The object f has prototype

ADFun < Base > f

Note that the ADFun object f is not const . After this call to Forward , the value returned by

f . size_order ()

will be equal to one (see size_order ).

x0

The argument x0 has prototype

const Vector & x0

(see Vector below) and its size must be equal to n , the dimension of the Domain space for f .

s

If the argument s is not present, std::cout is used in its place.
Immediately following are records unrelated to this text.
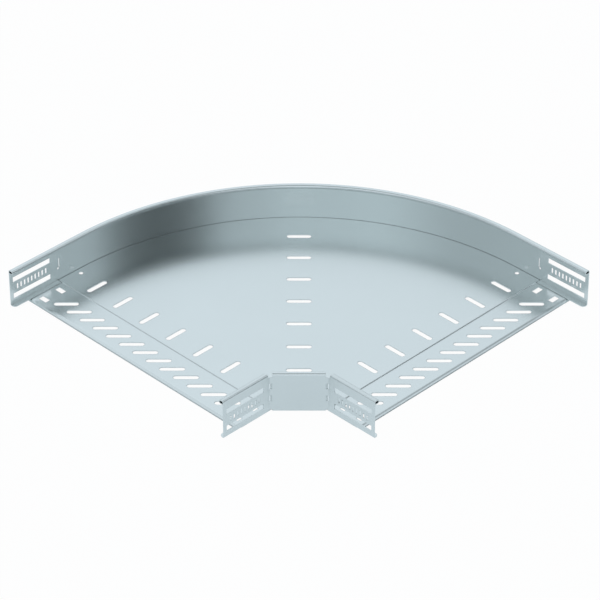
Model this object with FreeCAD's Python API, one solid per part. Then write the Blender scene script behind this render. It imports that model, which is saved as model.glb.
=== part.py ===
"""Horizontal 90 degree bend of a perforated cable tray, made of folded galvanised sheet.

Three folded pieces: a slotted base plate, one curved outer side rail and one inner side rail
that is folded twice round the inner corner. Both rails run on past the base plate as
perforated connectors, on which the next length of tray is pushed.

Units are millimetres. One mouth faces +X and the other faces +Y. The origin is where the
centre lines of the two runs cross, on the underside of the base plate. The bend is the same
on both sides of the vertical plane where X equals Y.
"""
import FreeCAD, Part
import math
import os

from FreeCAD import Vector

# Sheet and overall form
sheet = 1.0                # thickness of the galvanised sheet
web_span = 396.6           # across the outer faces of the two side rails
rail_height = 55.6         # side rail, from its lower edge to the top of its rim
arc_centre_inset = 6.3     # from the inner rail's web to the centre of the outer rail's arc
straight_run = 42.0        # from the end of the arc to the mouth strip
base_gap = 0.2             # between the base plate's rim and a web
seat_gap = 0.1             # between a connector's foot flange and the mouth strip

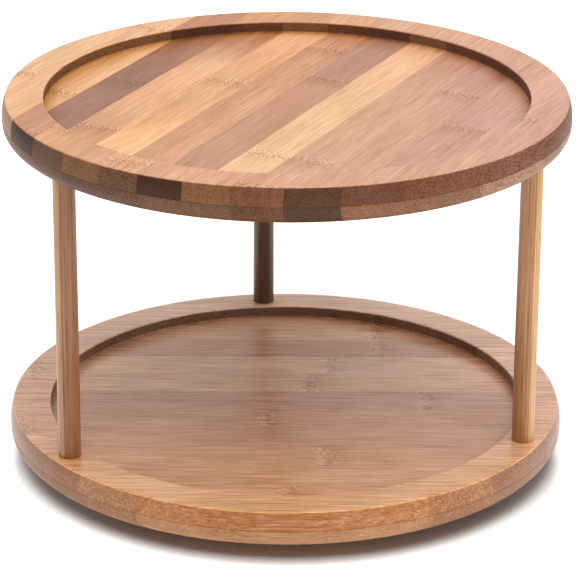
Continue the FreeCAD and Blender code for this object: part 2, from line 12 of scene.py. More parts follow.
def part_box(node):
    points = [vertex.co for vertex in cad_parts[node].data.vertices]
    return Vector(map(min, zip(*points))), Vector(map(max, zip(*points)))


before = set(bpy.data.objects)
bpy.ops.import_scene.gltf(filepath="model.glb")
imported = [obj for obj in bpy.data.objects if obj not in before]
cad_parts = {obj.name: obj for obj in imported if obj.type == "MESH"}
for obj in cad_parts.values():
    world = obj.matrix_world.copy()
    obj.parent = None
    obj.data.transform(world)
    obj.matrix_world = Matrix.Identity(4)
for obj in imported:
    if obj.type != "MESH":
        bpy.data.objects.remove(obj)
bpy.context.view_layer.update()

# Where the photographer stood, and how the camera was turned.
CAMERA_PLACE = Vector((0.0, -1.2997, 0.5987))
CAMERA_PITCH = 21.683
CAMERA_YAW = 0.038
CAMERA_ROLL = 0.329
CAMERA_LENS = 191.3
SENSOR_WIDTH = 36.0

# The turntable's own measures that the looks depend on, in millimetres.
TRAY_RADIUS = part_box("top_tray_upper_ply")[1].x * 1000
EDGE_SWELL = 1.6
LIP_OUTSIDE = TRAY_RADIUS - EDGE_SWELL
BASE_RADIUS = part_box("base_disc")[1].x * 1000
RECESS_RADIUS = 108.5
RECESS_DEPTH = 5.5
UNDERSIDE_RADIUS = 121.0


def tone(red, green, blue):
    """A screen colour, 0 to 255 each, as the linear colour that nodes take."""
    linear = []
    for part in (red, green, blue):
        part = part / 255
        linear.append(part / 12.92 if part <= 0.04045 else ((part + 0.055) / 1.055) ** 2.4)
    return (*linear, 1.0)


# The Mix node has sockets of one name for numbers, vectors and colours, so its colour sockets go by number.
MIX_COLOUR_A = 6
MIX_COLOUR_B = 7
MIX_COLOUR_RESULT = 2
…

Otherwise, this argument has prototype

std::ostream& s

It specifies where the output corresponding to PrintFor , and this zero order forward mode call, will be written.

y0

The result y0 has prototype

Vector y0

(see Vector below) and its value is \(F(x)\) at x = x0 . The size of y0 is equal to m , the dimension of the Range space for f .

Vector

The type Vector must be a SimpleVector class with elements of type Base . The routine CheckSimpleVector will generate an error message if this is not the case.

Example

The file forward.cpp contains an example and test of this operation.

Special Case

This is special case of forward_order where

\begin{eqnarray} Y(t) & = & F[ X(t) ] \\ X(t) & = & x^{(0)} t^0 + x^{(1)} * t^1 + \cdots, + x^{(q)} * t^q + o( t^q ) \\ Y(t) & = & y^{(0)} t^0 + y^{(1)} * t^1 + \cdots, + y^{(q)} * t^q + o( t^q ) \end{eqnarray}

and \(o( t^q ) * t^{-q} \rightarrow 0\) as \(t \rightarrow 0\). For this special case, \(q = 0\), \(x^{(0)}\) = x0 , \(X(t) = x^{(0)}\), and

\[y^{(0)} = Y(t) = F[ X(t) ] = F( x^{(0)} )\]

which agrees with the specifications for y0 in the Purpose above.